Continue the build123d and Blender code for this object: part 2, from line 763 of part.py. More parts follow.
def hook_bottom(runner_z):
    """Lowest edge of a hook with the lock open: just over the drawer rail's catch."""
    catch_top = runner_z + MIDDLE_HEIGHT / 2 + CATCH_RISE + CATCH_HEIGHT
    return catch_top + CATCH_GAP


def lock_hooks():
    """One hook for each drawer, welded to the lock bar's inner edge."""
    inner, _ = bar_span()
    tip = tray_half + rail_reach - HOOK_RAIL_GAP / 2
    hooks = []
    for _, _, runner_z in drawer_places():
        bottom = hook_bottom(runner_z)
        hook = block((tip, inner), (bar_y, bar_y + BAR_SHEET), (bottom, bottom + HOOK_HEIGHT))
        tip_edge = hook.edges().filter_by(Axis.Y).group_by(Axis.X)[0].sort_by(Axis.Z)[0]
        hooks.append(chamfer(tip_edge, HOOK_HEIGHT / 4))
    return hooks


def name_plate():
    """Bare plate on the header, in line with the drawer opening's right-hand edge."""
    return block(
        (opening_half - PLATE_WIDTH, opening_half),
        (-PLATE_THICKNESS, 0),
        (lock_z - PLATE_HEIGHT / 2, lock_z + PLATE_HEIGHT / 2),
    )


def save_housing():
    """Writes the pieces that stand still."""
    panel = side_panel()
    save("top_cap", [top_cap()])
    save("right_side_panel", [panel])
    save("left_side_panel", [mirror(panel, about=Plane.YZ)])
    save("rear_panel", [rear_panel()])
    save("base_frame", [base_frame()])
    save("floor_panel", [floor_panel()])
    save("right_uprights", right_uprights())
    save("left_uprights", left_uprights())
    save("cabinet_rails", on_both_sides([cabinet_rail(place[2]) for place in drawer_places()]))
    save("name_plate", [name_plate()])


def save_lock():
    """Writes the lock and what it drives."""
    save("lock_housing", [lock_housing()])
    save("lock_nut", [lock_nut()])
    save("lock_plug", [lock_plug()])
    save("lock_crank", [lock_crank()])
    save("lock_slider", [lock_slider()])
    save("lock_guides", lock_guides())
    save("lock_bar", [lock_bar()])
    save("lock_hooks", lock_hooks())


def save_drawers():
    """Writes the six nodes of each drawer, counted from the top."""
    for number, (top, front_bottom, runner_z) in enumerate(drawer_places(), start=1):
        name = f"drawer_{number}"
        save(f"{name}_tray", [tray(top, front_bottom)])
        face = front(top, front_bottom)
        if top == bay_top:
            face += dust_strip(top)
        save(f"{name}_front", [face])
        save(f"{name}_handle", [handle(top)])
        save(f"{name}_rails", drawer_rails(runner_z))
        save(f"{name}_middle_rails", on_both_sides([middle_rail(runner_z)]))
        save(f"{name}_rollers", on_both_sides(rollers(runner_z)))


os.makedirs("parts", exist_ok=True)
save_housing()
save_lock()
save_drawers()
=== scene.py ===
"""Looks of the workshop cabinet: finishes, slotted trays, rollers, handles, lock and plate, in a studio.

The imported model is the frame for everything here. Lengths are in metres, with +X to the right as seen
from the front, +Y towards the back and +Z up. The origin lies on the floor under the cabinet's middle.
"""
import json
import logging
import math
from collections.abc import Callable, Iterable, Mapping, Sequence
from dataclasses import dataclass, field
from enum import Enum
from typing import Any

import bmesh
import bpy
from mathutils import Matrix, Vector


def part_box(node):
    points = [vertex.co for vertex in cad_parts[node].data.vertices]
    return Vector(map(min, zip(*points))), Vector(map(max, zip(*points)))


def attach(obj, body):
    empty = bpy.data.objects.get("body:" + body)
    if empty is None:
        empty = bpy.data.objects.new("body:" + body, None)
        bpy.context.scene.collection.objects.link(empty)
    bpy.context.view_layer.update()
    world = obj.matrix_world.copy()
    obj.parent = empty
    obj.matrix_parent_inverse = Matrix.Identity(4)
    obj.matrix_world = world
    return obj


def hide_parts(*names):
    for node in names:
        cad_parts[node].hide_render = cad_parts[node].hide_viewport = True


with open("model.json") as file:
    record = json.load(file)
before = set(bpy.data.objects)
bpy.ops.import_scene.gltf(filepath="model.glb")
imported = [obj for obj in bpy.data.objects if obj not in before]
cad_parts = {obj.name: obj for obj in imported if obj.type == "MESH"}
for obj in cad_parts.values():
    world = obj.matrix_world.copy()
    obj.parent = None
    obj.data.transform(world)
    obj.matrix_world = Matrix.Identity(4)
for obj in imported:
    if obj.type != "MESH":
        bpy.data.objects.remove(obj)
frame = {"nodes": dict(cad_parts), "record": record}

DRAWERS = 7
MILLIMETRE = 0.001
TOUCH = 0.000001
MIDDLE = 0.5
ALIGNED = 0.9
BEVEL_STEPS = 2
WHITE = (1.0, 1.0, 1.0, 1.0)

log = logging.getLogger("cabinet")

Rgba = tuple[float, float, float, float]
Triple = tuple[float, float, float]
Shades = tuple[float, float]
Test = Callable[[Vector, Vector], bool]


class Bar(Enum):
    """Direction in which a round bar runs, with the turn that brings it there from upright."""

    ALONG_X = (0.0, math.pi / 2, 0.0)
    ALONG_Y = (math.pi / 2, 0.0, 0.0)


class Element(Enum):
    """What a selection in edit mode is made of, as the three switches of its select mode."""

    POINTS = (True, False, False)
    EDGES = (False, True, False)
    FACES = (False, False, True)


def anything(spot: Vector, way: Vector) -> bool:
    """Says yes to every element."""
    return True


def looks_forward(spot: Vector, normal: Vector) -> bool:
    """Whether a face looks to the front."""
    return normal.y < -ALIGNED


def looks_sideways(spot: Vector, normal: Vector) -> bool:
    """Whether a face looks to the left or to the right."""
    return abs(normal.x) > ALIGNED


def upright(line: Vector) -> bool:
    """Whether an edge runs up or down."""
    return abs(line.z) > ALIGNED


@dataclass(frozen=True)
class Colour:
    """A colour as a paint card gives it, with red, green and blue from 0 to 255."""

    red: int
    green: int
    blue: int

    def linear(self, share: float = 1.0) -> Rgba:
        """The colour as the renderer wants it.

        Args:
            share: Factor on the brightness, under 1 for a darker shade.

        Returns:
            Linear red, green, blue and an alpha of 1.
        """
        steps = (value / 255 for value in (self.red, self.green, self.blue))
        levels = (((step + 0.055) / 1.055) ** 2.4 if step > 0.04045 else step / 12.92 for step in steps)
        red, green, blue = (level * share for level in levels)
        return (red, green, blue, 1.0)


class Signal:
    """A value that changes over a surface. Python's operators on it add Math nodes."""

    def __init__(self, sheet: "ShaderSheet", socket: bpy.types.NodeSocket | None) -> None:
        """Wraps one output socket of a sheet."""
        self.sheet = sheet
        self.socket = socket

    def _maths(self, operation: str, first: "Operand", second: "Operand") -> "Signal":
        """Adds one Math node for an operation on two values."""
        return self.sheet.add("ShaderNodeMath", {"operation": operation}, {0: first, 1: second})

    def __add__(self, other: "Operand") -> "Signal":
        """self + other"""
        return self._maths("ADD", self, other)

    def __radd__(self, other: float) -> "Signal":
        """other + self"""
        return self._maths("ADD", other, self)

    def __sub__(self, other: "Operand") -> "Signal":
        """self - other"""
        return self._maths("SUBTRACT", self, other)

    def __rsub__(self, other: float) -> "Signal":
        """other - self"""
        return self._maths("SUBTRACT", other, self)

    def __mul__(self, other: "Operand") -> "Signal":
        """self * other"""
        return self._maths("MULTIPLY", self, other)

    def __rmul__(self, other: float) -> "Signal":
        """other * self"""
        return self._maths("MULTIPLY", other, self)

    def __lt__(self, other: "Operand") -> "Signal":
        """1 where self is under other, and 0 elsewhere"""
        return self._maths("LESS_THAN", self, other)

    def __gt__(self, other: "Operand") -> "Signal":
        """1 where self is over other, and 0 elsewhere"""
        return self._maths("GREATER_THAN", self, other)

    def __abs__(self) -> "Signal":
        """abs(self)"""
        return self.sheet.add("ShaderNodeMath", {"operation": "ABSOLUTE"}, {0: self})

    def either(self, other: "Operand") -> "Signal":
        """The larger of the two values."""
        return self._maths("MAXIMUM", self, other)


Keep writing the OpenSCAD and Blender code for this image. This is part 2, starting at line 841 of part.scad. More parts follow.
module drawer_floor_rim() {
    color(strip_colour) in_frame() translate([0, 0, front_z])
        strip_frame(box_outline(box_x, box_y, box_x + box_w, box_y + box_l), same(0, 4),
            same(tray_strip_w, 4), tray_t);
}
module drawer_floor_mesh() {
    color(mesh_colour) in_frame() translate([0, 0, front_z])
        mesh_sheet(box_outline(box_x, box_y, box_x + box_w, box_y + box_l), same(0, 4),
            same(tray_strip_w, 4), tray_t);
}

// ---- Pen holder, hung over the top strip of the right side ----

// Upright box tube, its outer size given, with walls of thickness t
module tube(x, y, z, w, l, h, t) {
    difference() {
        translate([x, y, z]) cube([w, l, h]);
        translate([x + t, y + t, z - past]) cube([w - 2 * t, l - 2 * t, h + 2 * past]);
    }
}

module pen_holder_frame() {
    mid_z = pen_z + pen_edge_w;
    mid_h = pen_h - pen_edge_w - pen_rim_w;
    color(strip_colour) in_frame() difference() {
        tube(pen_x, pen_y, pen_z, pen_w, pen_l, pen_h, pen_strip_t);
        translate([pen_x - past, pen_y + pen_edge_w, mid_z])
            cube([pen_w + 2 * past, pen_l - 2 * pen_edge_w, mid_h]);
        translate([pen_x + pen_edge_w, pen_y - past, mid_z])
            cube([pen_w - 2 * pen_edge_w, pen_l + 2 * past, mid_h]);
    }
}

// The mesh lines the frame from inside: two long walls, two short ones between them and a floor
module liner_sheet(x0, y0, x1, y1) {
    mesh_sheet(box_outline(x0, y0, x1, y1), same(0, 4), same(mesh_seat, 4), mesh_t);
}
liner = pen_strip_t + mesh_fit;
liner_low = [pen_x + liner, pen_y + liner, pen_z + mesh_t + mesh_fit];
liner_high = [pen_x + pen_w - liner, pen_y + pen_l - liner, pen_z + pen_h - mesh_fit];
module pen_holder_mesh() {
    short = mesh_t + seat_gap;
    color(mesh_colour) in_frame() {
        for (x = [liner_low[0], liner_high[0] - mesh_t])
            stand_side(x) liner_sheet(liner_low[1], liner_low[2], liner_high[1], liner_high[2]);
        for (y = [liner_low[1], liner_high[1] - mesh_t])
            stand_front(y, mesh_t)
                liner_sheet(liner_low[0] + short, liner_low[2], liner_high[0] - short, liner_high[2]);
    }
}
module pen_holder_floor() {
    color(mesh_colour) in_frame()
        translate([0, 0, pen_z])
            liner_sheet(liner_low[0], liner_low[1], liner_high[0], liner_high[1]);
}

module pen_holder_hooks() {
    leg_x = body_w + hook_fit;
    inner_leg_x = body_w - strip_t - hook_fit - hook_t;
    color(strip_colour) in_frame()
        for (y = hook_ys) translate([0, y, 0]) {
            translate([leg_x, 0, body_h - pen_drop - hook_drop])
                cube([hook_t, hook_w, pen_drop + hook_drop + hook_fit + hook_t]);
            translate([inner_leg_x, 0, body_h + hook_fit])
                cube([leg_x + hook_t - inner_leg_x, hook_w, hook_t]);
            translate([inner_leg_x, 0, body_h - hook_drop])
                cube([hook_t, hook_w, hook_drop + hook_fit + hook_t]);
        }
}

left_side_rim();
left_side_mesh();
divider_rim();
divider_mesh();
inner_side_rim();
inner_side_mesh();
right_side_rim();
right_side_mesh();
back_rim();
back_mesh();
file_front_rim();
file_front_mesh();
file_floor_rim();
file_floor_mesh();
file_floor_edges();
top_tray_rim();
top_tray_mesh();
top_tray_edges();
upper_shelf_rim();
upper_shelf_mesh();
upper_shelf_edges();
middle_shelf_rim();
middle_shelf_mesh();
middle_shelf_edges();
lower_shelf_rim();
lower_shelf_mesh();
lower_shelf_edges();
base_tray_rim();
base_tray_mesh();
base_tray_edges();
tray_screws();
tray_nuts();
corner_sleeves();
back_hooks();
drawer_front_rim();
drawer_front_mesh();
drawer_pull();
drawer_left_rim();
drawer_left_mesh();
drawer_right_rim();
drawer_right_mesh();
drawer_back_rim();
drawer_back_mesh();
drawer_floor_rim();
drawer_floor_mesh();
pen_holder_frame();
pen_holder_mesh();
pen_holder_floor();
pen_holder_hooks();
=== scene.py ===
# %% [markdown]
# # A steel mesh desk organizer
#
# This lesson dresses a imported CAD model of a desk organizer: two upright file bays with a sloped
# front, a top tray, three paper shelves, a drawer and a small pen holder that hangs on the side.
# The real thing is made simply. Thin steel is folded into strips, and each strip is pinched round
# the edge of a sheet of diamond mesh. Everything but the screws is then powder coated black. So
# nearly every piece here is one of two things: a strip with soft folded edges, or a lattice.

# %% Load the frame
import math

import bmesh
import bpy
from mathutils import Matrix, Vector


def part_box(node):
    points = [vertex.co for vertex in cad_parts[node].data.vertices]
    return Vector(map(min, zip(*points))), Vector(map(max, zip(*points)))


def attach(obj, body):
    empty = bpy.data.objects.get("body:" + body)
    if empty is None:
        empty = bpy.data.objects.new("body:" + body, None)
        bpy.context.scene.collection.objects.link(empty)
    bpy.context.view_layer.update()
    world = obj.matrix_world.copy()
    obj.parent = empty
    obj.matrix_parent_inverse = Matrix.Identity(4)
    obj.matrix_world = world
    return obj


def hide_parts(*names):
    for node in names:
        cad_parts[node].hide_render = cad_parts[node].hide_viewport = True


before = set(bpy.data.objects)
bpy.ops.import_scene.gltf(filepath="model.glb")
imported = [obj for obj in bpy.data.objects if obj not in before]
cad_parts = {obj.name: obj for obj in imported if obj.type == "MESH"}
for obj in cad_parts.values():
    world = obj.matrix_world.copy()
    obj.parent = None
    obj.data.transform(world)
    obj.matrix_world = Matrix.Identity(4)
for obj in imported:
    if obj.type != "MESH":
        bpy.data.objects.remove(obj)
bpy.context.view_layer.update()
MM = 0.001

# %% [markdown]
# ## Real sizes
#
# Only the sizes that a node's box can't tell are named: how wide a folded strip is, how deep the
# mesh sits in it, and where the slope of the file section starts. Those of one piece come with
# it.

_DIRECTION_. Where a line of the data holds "Blender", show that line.

_ANSWER FOR THIS EXERCISE_.
Continue the build123d and Blender code for this object: part 2, from line 763 of part.py. More parts follow.
Keep writing the OpenSCAD and Blender code for this image. This is part 2, starting at line 841 of part.scad. More parts follow.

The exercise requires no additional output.